- $2.5bn Foreign Borrowing’ll Not Increase Total Debt – DMO
The planned borrowing of $2.5bn from foreign sources will not increase the nation’s total debt commitment, the Debt Management Office has assured Nigerians.
The DMO, which gave the assurance in a statement made available to our correspondent in Abuja on Thursday, said the debt would rather save the country N64bn per annum because the money would be used to liquidate some expensive local debts.
According to the agency, the foreign borrowing will not increase the country’s total indebtedness because the proceeds will be used to repay maturing local debts instead of rolling them over on maturity.
The DMO stated, “The planned external financing of $2.5bn is for the refinancing of maturing domestic debt obligations of the Federal Government. It is not a new or incremental debt, because it will not lead to an increase in the public debt stock.
“The purpose is to rebalance the Federal Government’s debt portfolio by increasing the external component, while reducing the domestic component in line with Nigeria’s Debt Management Strategy, which has a target of 40:60 ratio for external to domestic debt from the current position of about 25:75, respectively.

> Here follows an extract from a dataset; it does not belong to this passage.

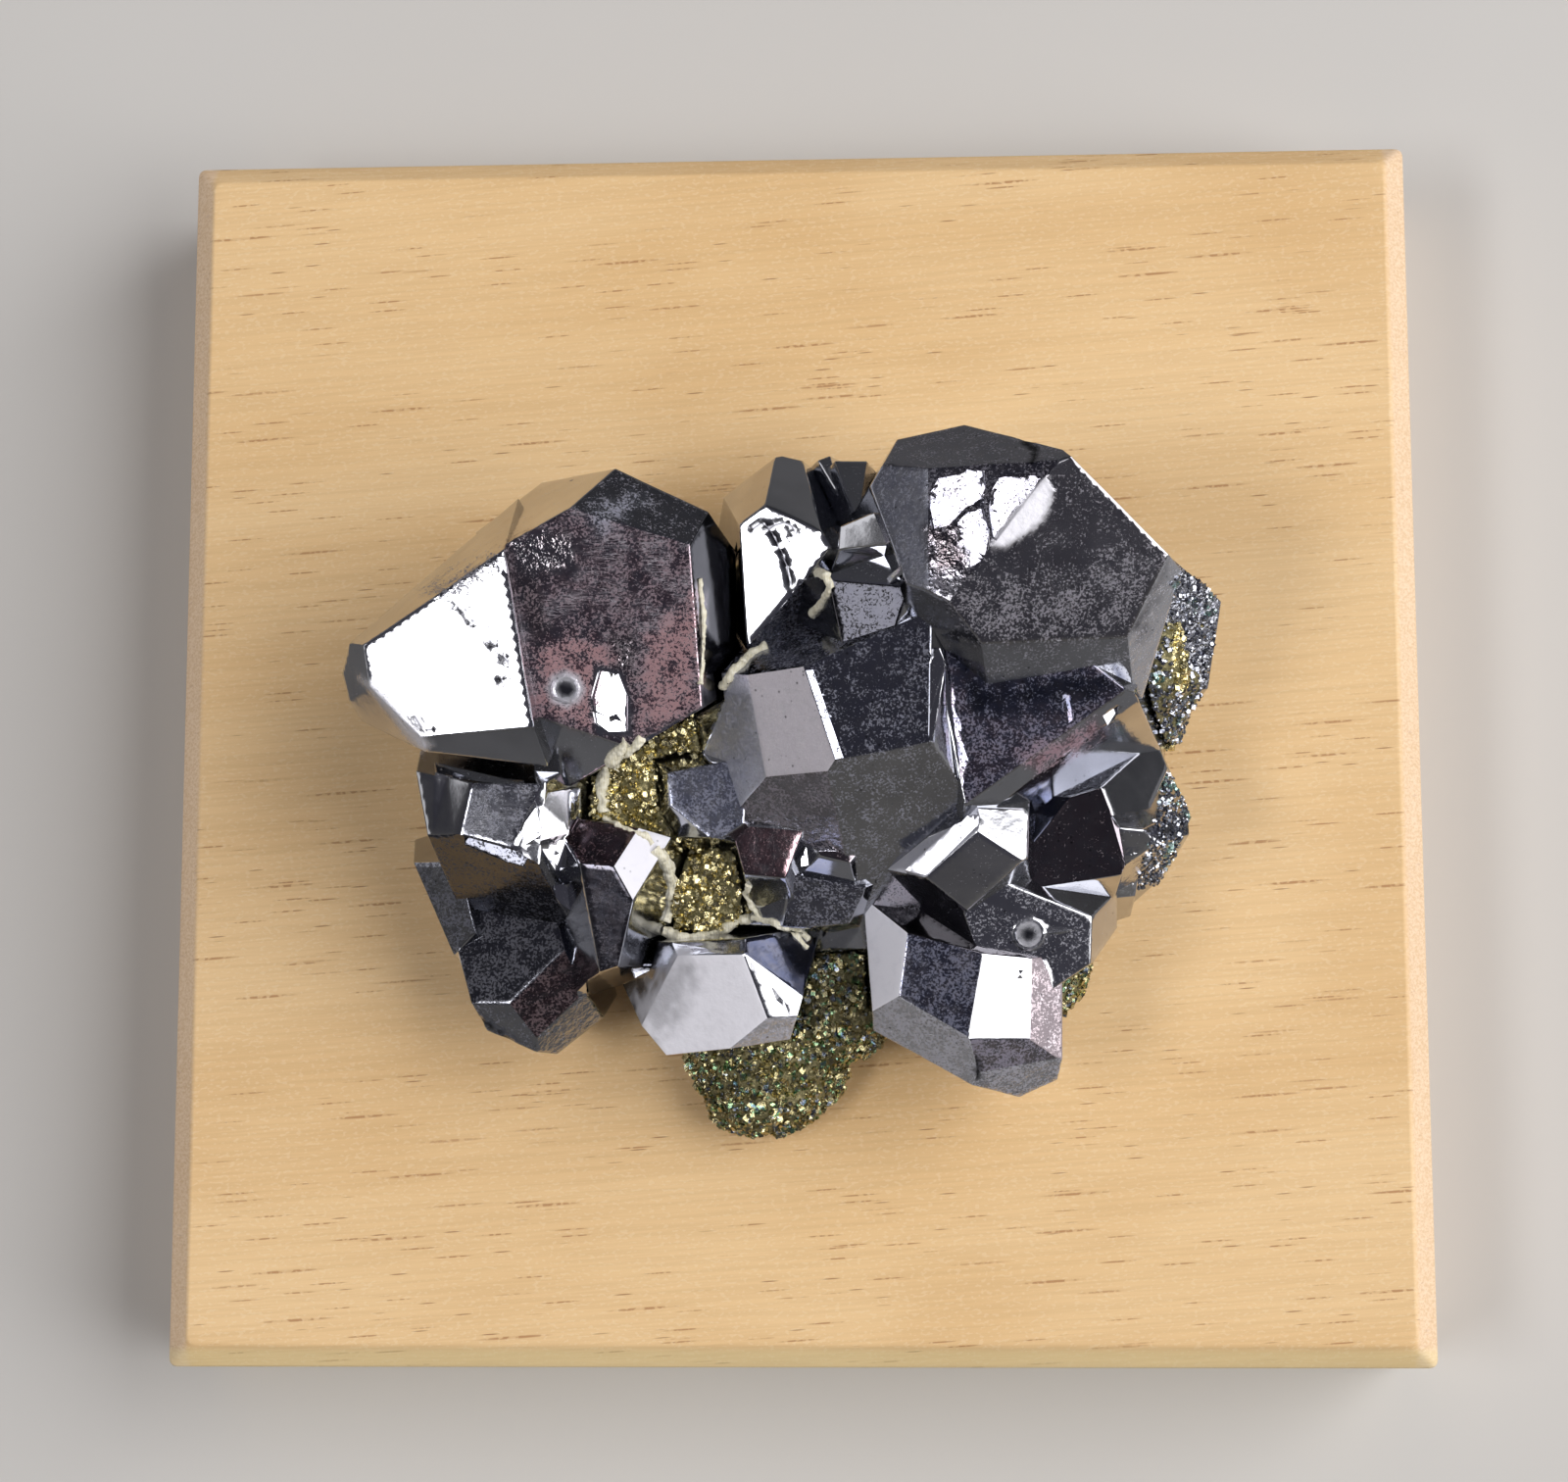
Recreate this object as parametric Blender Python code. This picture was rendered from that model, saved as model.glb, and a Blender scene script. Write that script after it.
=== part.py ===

“The proceeds of the planned $2.5bn will be converted to naira and be used to redeem relatively more expensive domestic debts. This is expected to save about N64bn per annum in interest cost, which will help to reduce the debt service/revenue ratio and free up the fiscal space for other priorities of government.”
In December 2017, the government had redeemed matured Nigerian Treasury Bills with proceeds of the $500m Eurobonds issued in November.
The move, according to the DMO, saved the Federal Government about N17bn per annum in debt service costs.
It added that the step also led to a significant drop in the bid rates at the auctions of both the NTBs and FGN Bonds in December 2017 and January 2018 from a range of 16 per cent to about 13.5 per cent.
“This translates to savings for government on new borrowings and reduction of pressure on lending rates in the economy with positive impact on job creation and poverty reduction,” the DMO said.
The agency explained that the debt substitution would also help to lengthen the maturity profile of the nation’s debt portfolio and leave more borrowing space for the private sector to access credit to grow the real sector, including export, which would increase the foreign exchange earning capacity of the economy.